• **WHAT IS ASKED**
Extract, unchanged, every line from the top of the material below through the line with "foot_edge_r = 0.25; // [0.1:0.05:0.4]", and no more.

• **MATERIAL**
----

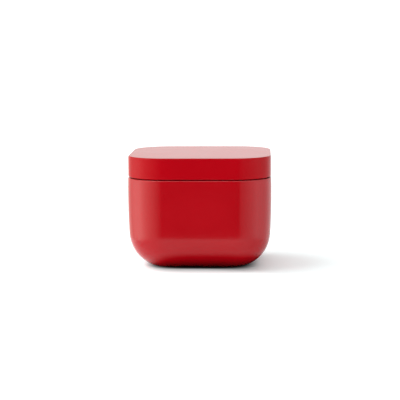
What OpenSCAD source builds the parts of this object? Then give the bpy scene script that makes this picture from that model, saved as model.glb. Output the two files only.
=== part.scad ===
// Desk ink pad: a weighted pot, a lift-out ink cartridge and a lift-off lid.
// The origin is on the floor, under the middle of the foot, with +Z up.

/* [Body] */
// Width of the body at its widest level
body_w = 60; // [50:0.5:90]
// Depth of the body at its widest level
body_d = 60; // [50:0.5:90]
// Height of the body from its base to its rim
body_h = 37.8; // [31:0.1:50]
// Radius that rolls the sides into the base
base_r = 15; // [12:0.5:18]
// How much larger the plan corner radius is than the base roll
corner_extra = 0.8; // [0.6:0.1:4]
// Radius of the slight outward bow of the sides
bow_r = 300; // [240:10:600]
// Height of the widest level above the base
bow_z = 31; // [26:0.5:34]
// Wall thickness of the body
wall = 2.4; // [2:0.1:3]
// Rounding of the outer edge of the rim
rim_r = 0.45; // [0.2:0.05:0.8]

/* [Foot] */
// Flat margin left round the foot on the base
foot_margin = 1; // [0.5:0.1:3]
// Plan corner radius of the foot
foot_corner_r = 5; // [3:0.5:8]
// Thickness of the foot
foot_t = 1.2; // [1:0.1:2]
// Depth of the recess that holds the foot
foot_recess = 0.5; // [0.3:0.1:0.8]
// Clearance round the foot in its recess
foot_gap = 0.15; // [0.1:0.05:0.4]
// Rounding of the lower edge of the foot
foot_edge_r = 0.25; // [0.1:0.05:0.4]

/* [Ballast] */
// Thickness of the ballast plate
ballast_t = 4; // [3:0.5:5]
// Height of the bosses under the ballast plate
boss_h = 2.5; // [2:0.1:4]
// Radius of each boss
boss_r = 3.2; // [2.8:0.1:4]
// Clearance from the ballast plate to the rolled wall
ballast_gap = 1.2; // [0.8:0.1:3]
// Distance from the plate edge to each screw axis
screw_in = 7; // [6:0.5:9]
// Radius of the screw thread and of its pilot hole
screw_r = 1.25; // [1:0.05:1.5]
// Radial clearance round each screw in the plate
screw_gap = 0.2; // [0.1:0.05:0.5]
// Radius of the screw head
screw_head_r = 2.3; // [2:0.1:2.6]
// Height of the screw head
screw_head_h = 1.5; // [1.2:0.1:2]
// Length of thread below the plate
screw_bite = 3; // [2:0.1:3.4]
// Length of each slot of the cross recess
drive_l = 2.8; // [2:0.1:3.2]
// Width of each slot of the cross recess
drive_w = 0.7; // [0.5:0.1:0.9]
// Depth of the cross recess
drive_depth = 0.9; // [0.5:0.1:1.1]

/* [Cartridge] */
// Height above the base of the ledges that carry the tray
tray_seat = 22; // [19:0.5:24]
// Clearance between the tray and the narrowest level of the pocket
tray_gap = 0.2; // [0.15:0.05:0.5]
// Wall thickness of the tray
tray_wall = 1.8; // [1.5:0.1:2.4]
// Floor thickness of the tray
tray_floor = 1.8; // [1.2:0.1:2.4]
// Rounding of the lower edge of the tray
tray_low_r = 1; // [0.4:0.1:1.4]
// Rounding of the top edge of the neck
neck_r = 0.4; // [0.2:0.1:0.6]
// Height of the spacer ribs on the tray floor
spacer_h = 0.8; // [0.5:0.1:1.5]
// Thickness of the ribs in the tray and in the body
rib_t = 1.6; // [1.2:0.1:2.4]
// How far each ledge rib reaches under the tray
rib_reach = 3.5; // [2.5:0.1:5]
// Distance from each corner axis to the ledge ribs beside it
rib_in = 2.5; // [1.5:0.1:4]
// Clearance round the soft fillings
soft_gap = 0.3; // [0.1:0.05:0.6]
// Thickness of the reservoir felt
felt_t = 6; // [4:0.5:8]
// Thickness of the pad cloth
cloth_t = 0.6; // [0.4:0.1:1]
// Height that the pad stands above the neck
pad_proud = 0.4; // [0.2:0.1:0.5]
// Rounding of the upper edge of the pad
pad_edge_r = 1.2; // [0.8:0.1:1.6]

/* [Pad frame] */
// Width of the frame around the pad
frame_w = 4; // [3:0.1:6]
// Thickness of the frame
frame_t = 1.6; // [1.3:0.1:2]
// Depth of the frame below the top of the neck
frame_drop = 0.4; // [0.2:0.1:0.8]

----

• **CORRECT ANSWER**
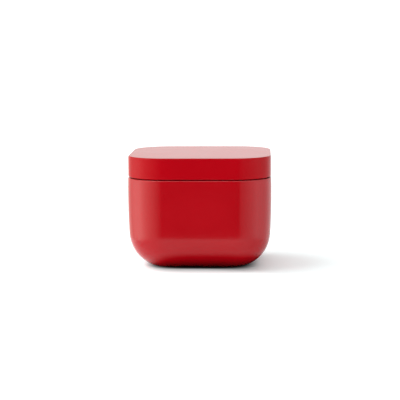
What OpenSCAD source builds the parts of this object? Then give the bpy scene script that makes this picture from that model, saved as model.glb. Output the two files only.
=== part.scad ===
// Desk ink pad: a weighted pot, a lift-out ink cartridge and a lift-off lid.
// The origin is on the floor, under the middle of the foot, with +Z up.

/* [Body] */
// Width of the body at its widest level
body_w = 60; // [50:0.5:90]
// Depth of the body at its widest level
body_d = 60; // [50:0.5:90]
// Height of the body from its base to its rim
body_h = 37.8; // [31:0.1:50]
// Radius that rolls the sides into the base
base_r = 15; // [12:0.5:18]
// How much larger the plan corner radius is than the base roll
corner_extra = 0.8; // [0.6:0.1:4]
// Radius of the slight outward bow of the sides
bow_r = 300; // [240:10:600]
// Height of the widest level above the base
bow_z = 31; // [26:0.5:34]
// Wall thickness of the body
wall = 2.4; // [2:0.1:3]
// Rounding of the outer edge of the rim
rim_r = 0.45; // [0.2:0.05:0.8]

/* [Foot] */
// Flat margin left round the foot on the base
foot_margin = 1; // [0.5:0.1:3]
// Plan corner radius of the foot
foot_corner_r = 5; // [3:0.5:8]
// Thickness of the foot
foot_t = 1.2; // [1:0.1:2]
// Depth of the recess that holds the foot
foot_recess = 0.5; // [0.3:0.1:0.8]
// Clearance round the foot in its recess
foot_gap = 0.15; // [0.1:0.05:0.4]
// Rounding of the lower edge of the foot
foot_edge_r = 0.25; // [0.1:0.05:0.4]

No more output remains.